Kipping und der Mit-Vorsitzende Riexinger warben weiter für offene Grenzen. Für den Parteitag bereiteten sie im Parteivorstand einen entsprechenden Leitantrag vor - mit einem Bekenntnis zu offenen Grenzen. Der wird am Samstag in Leipzig mit großer Mehrheit beschlossen. Diese Entscheidung kann man als klare Absage an die Position von Lafontaine und Wagenknecht verstehen. Die Partei will keine restriktivere Migrationspolitik. Darauf wird der Vorstand nun immer verweisen können, wenn wieder jemand quer schießt.
Ein richtig großer Triumph für Kipping und Riexinger wäre es freilich, wenn der Streit ausgetragen worden wäre, auf offener Bühne. Aber eine Debatte in der Partei fand vorher nicht statt, und auch nicht hier auf dem Parteitag. Wagenknecht meldet sich nicht zu Wort. Lafontaine hatte vorher sogar angekündigt, sowieso nicht nach Leipzig zu kommen. Er werde sich das Geschehen am Bildschirm ansehen, hieß es.
Da dürfte er nun gesehen haben, wie Kipping ihn in ihrer Rede direkt angeht, gar nicht mehr so verbindlich: "Ich möchte an dieser Stelle auch ganz persönlich Oskar Lafontaine ansprechen", sagt sie. "Nach diesem Parteitag muss doch Schluss damit sein, dass die demokratische Beschlusslage in der Flüchtlingspolitik dieser Partei ständig öffentlich in Frage gestellt wird." Das erfordere, so Kipping, der Respekt vor dem Parteitag. Es sind Sätze, die Lafontaines Unterstützer als Angriff werten, als einen Angriff, den die Parteichefin sich hätte sparen sollen. Kipping spricht Lafontaine an, aber es ist klar, dass auch die Rivalin Wagenknecht gemeint ist.
Als am Nachmittag die Wahl der Parteivorsitzenden ansteht, wird Kipping aus dem Saal heraus auf diese Mahnung an Lafontaine angesprochen.
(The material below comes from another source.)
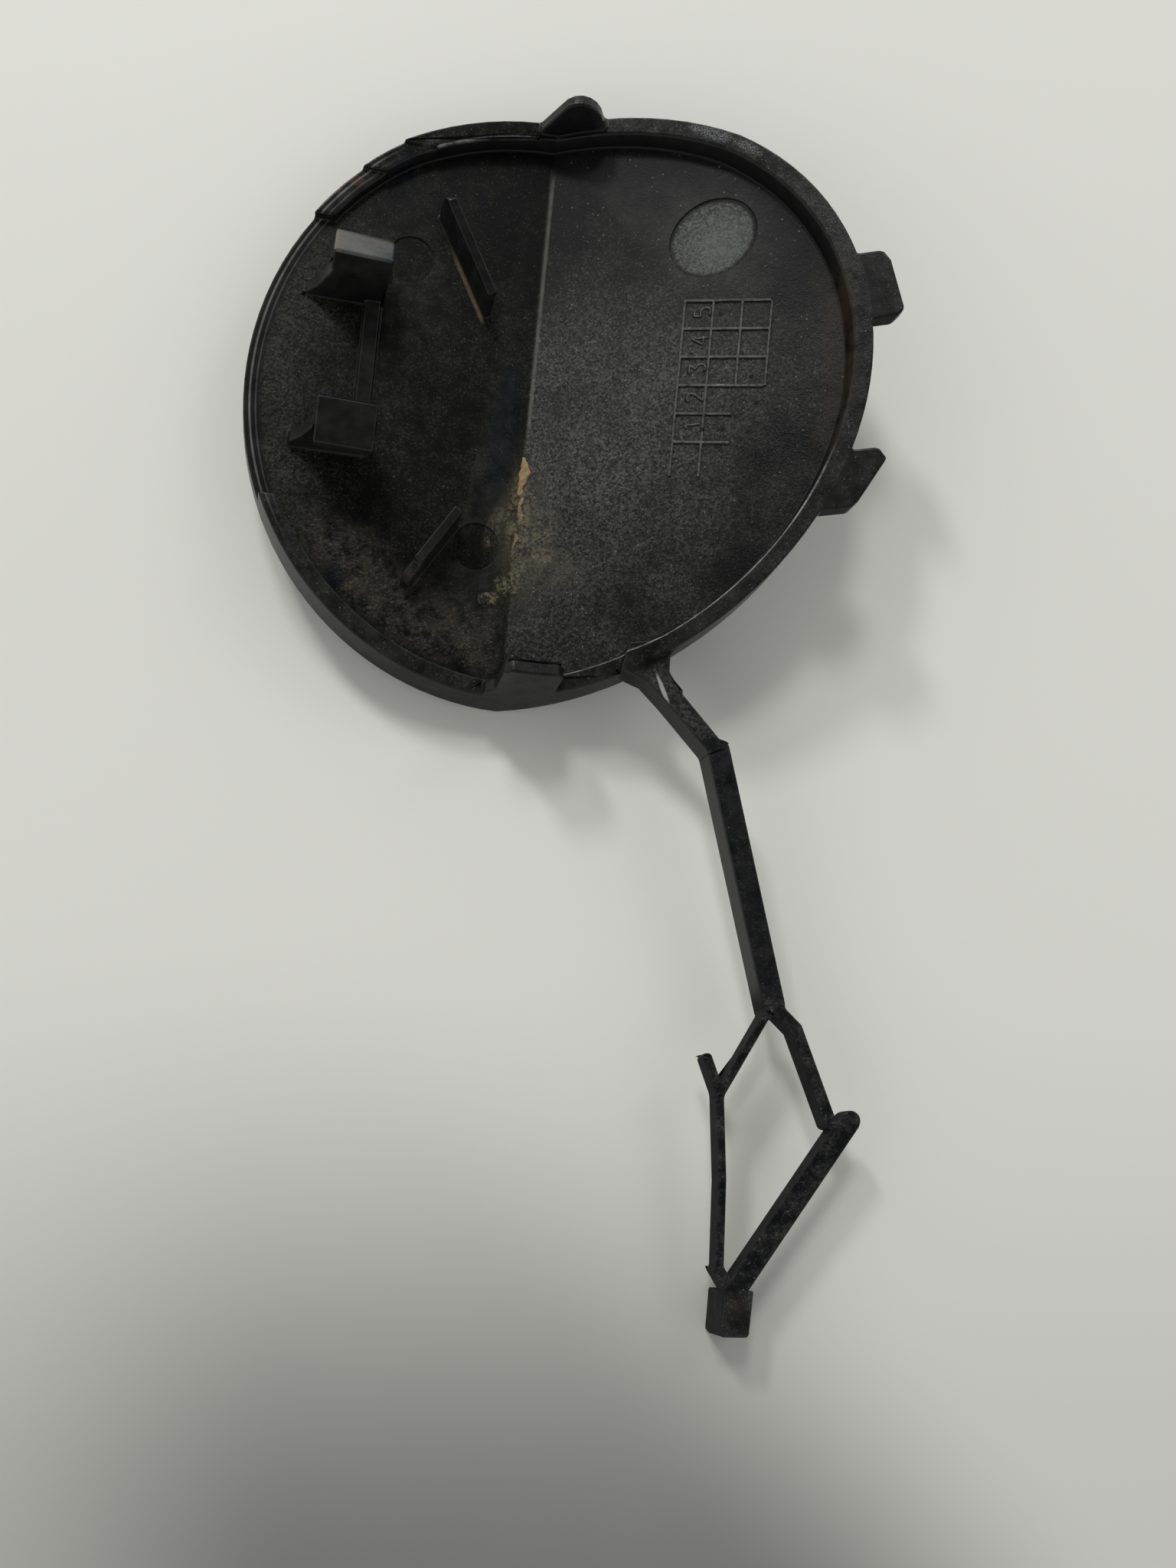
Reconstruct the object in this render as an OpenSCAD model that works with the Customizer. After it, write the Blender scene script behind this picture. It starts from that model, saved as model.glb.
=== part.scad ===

Das sei ja nun wahrlich nicht vermittelnd gewesen. Sie antwortet, dass Beschlüsse der Partei nach ihrer Auffassung eben respektiert werden sollten. Sie wolle aber keinen weiteren Streit: "Ich werde nicht persönlich nachtreten." Sie sei wild entschlossen zu sagen: "Das ist jetzt vorbei."
Miese Resultate für Kipping und Riexinger
Dennoch bekommt sie bei der Wahl die Missstimmung eines Teils der Basis zu spüren. Bei der Wahl gibt es für sie und Riexinger keine Gegenkandidaten. Freilich dürfte allen im Saal bekannt sein, dass Wagenknecht sich sehr gewünscht hätte, dass es welche gäbe. Sie hätte gern andere Vorsitzende. Kipping wird mit nur 64,4 Prozent der Stimmen im Amt bestätigt, 350 Delegierte stimmen für sie, 157 sprechen sich gegen die Chefin aus. Es sind rund zehn Prozentpunkte weniger als beim letzten Mal. Riexinger erhält 73,78 Prozent der Stimmen, auch deutlich weniger als zuletzt.
Das miese Resultat dürfte für beide kein besonders überraschendes Ergebnis sein, nachdem die Querelen der letzten Monate die Partei gespalten hatten. Aber mit diesen Resultaten ist im Führungsstreit erst mal gar nichts gelöst. Viel wird davon abhängen, wie sich Wagenknecht verhält, die den Parteitag zunächst ohne auch nur eine Wortmeldung begleitet. Die Rede der Fraktionsvorsitzenden ist für den Sonntagvormittag vorgesehen.